The book’s central claim is that workers did not need intellectuals to explain domination to them. Their more fundamental struggle was to escape the bodily habits, language and identities domination imposed. By taking time from sleep, they asserted themselves as full inhabitants of a shared intellectual world. The book combines history, philosophy and literary narration, deliberately refusing to treat workers’ writing merely as evidence requiring explanation by a superior scholarly voice.
The production of a structural representation of the worker's life necessitates such redefinition precisely because the praxis of 'making a home in the absence of one' involves defining spaces of belonging despite belonging nowhere.
As Ranciere (2009, 10) describes it in his ‘Emancipated Spectator’:
‘The same intelligence at work –an intelligence that
translated signs into other signs and proceeds by comparisons and illustrations
in order to communicate its intellectual adventures and understand what
another intelligence is endeavoring to communicate to it’
The spectator of art, of life, of the field Ranciere (2009,
102) argues is no longer to be merely a kind of subjective sieve to the
perceived world but rather is actively involved in reconstituting it, through a
network of aesthetic perception or ‘an aesthetic community’ which is:
“a spatiotemporal system in which words and visible forms
are assembled into shared data, shared ways of perceiving, being, affects, and
imparted meaning.
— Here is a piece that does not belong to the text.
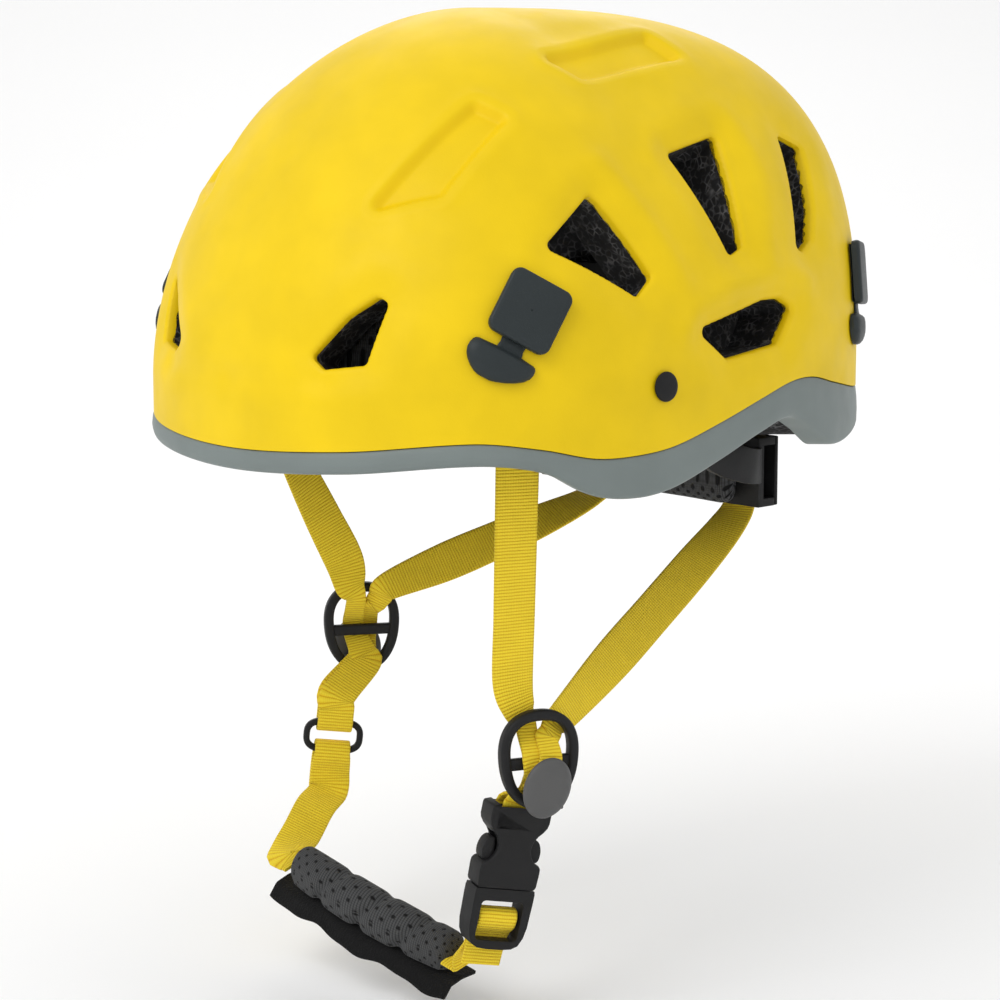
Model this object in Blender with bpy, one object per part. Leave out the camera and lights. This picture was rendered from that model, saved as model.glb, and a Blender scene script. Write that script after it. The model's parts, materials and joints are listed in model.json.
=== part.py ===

The point is not to counter-pose reality to its appearances.
It is to construct different realities, different forms of common sense –that
is to say, “different spatiotemporal systems, different communities of words
and things, forms and meanings.”
The question of aesthetics then is liberated in Ranciere
from its common sensical preservation in art and elite forms of leisure, to
encapsulate the very making of space and time and meaning. The emancipated
spectator participates in this re-organization.
A sociology of urban life has to position itself precisely at this level of technique to evolve a form of life that is continuous with that of the city's creators.